Sekitar pukul 14.15 pentas dimulai. Dua narator, Ra dan Sa masuk ke dalam panggung. Ra yang menggunakan kostum putih, berasal dari bhumi.
Ia memiliki cermin yang merupakan jembatan dan juga reflektor dari sosok Ra yang tinggal menetap di nara. Ra menggunakan bahasa Indonesia untuk menyampaikan kisah Gayatri ke penonton.
Sedangkan Ra merupakan pemegang kunci dan pemilik gulungan sejarah bagi para manusia. Ia menuturkan kisah dalam bahasa Jawa kuno.
Siapakah Gayatri? Dalam pementasan ini ia diperkenalkan dalam sebuah acara besar yang melibatkan Raja Kertanegara. Saat terjadi huru hara, penyerangan terhadap raja oleh pasukan Mongolia dan Kediri, ia menjadi tawanan Kediri.
Ia dengan sabar menunggu pembebasan dirinya. Ia menunggu Raden Wijaya yang bersama Arya Wiraraja sedang menyusun strategi. Sebagai pecinta kisah cinta Galuh Candra Kirana dan Raden Panji, ia dengan sabar menunggu suaminya menjemputnya.
Cerita selanjutnya teman-teman mungkin telah banyak mengetahuinya. Hanya di sini dikisahkan dari sosok Gayatri, bagaimana ia memilih menjadi biksuni daripada menjadi penguasa nomor satu di wilayah Majapahit. Ialah ibu dari Tribhuwana Wijayatunggadewi dan nenek dari Hayam Wuruk.
Pementasan yang Menarik
Sebuah pementasan yang epik, terdiri dari beberapa babak. Opera ini memiliki sudut pandang yang menarik tentang sejarah Singosari dan Majapahit dari sosok Gayatri. Rupanya ia sosok di balik kejayaan Majapahit. Ini pertunjukan yang epik.
Musiknya sungguh menawan  dari berbagai instrumen musik tradisional yang mewah dan selaras. Ada tifa, kecapi, perangkat gamelan, dan lainnya. Tiupan tifa ini menciptakan efek musik yang unik. Terkesan modern, juga memberikan bingkai nuansa imajinatif.
Musik yang indah ini juga didukung oleh dua pesinden pria dan wanita yang merdu. Juga ada penyanyi opera yang mulus membawakan lagu-lagu indah.
Duh aku merasa tertegun dan kemudian memberikan applaus meriah untuk tim musiknya. Mereka adalah Indonesian National Orchestra dipimpin Franki Raden.
Koreografi dan kostumnya juga menarik dan detail, seperti nonton wayang wong hanya lakonnya cerita sejarah dalam negeri. Gerakan pelakonnya luwes, tangkas, dan di beberapa adegan juga tegas.
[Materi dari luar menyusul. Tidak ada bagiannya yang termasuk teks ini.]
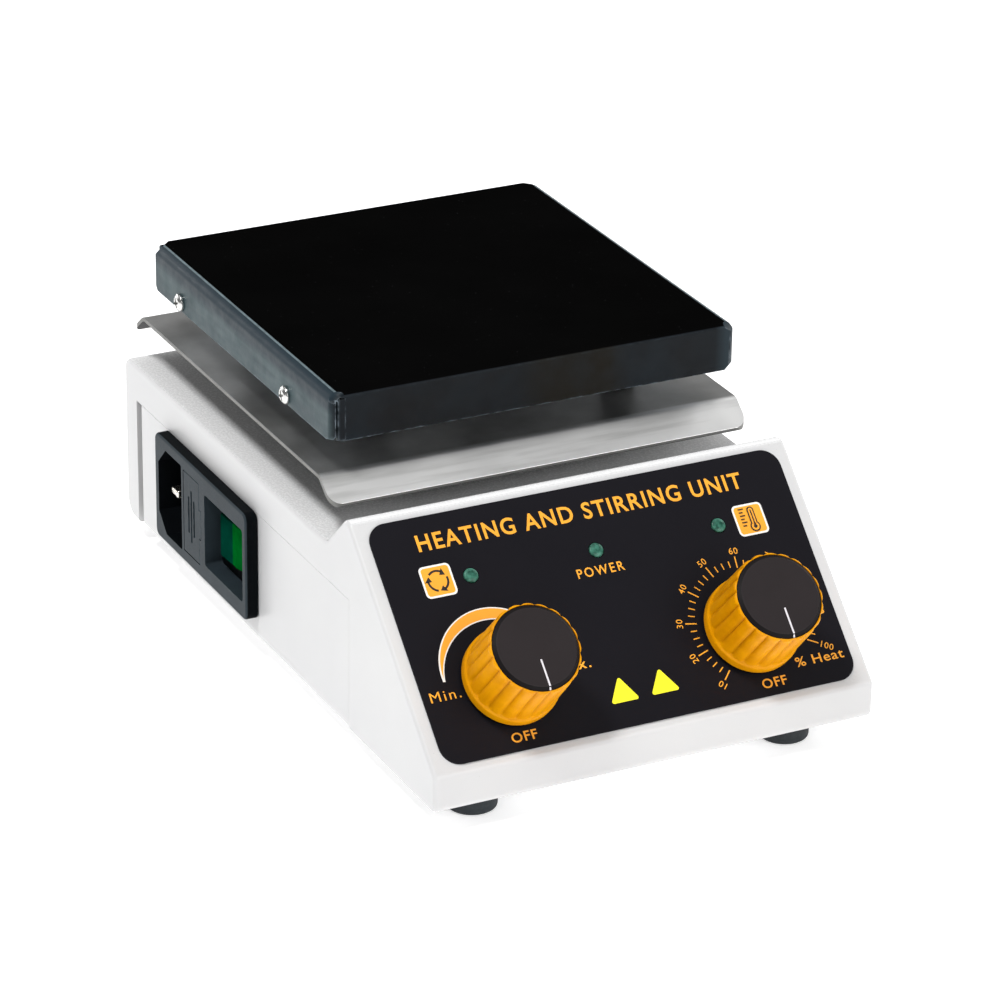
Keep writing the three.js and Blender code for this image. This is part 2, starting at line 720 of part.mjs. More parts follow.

Tidak ada dialog di sini sehingga penonton menikmati cerita dari ekspresi dan gerakan pelakonnya, juga narasi yang disampaikan banyak dalam bahasa Jawa kuno.
Gara-gara narasi Jawa Kuno inilah delama dua jam aku seolah-olah tersihir ke masa lalu ketika menyaksikannya. Aku mencoba memahaminya ternyata sebagian besar tidak paham karena bukan bahasa Jawa sehari-hari. Untunglah ada terjemahan di kanan kiri panggung.
Dari segi pencahayaan, interior, dan setting panggung juga kuberikan dua jempol. Sedikit minusnya, yakni jadwal yang agak molor dan soal blocking panggung di mana ada beberapa pemain yang tempat berdirinya atau gerakannya menutupi pelakon utama.
Oh iya pementasan ini merupakan adaptasi dari Kakawin Negarakertagama. Penulis naskah dan sutradaranya adalah Mhyajo yang ketika menulis melakukan riset di Trowulan, Candi Gayatri, dan tempat lainnya untuk membantunya memahami Kakawin tersebut dan mengenal lebih dalam sosok Gayatri.
Para pemeran dalam opera ini ada Rendra Bagus Pamungkas, Afrilia Mustika, Satya Cipta, dan Christine Tambunan.
Pentas ini diadakan dua sesi. Sesi pertama pukul 14.00 dan sesi kedua pukul 20.00 WIB. Aku beruntung dapat upgrade tiket dari lantai tiga jadi dua terdepan di lantai satu. Senangnya.
Omong-omong aku baru tahu ada Candi Gayatri di daerah Tulungagung. Aku belum pernah ke candi tersebut. Wah setelah nonton, jadi penasaran detail siapa sosok Gayatri sebenarnya.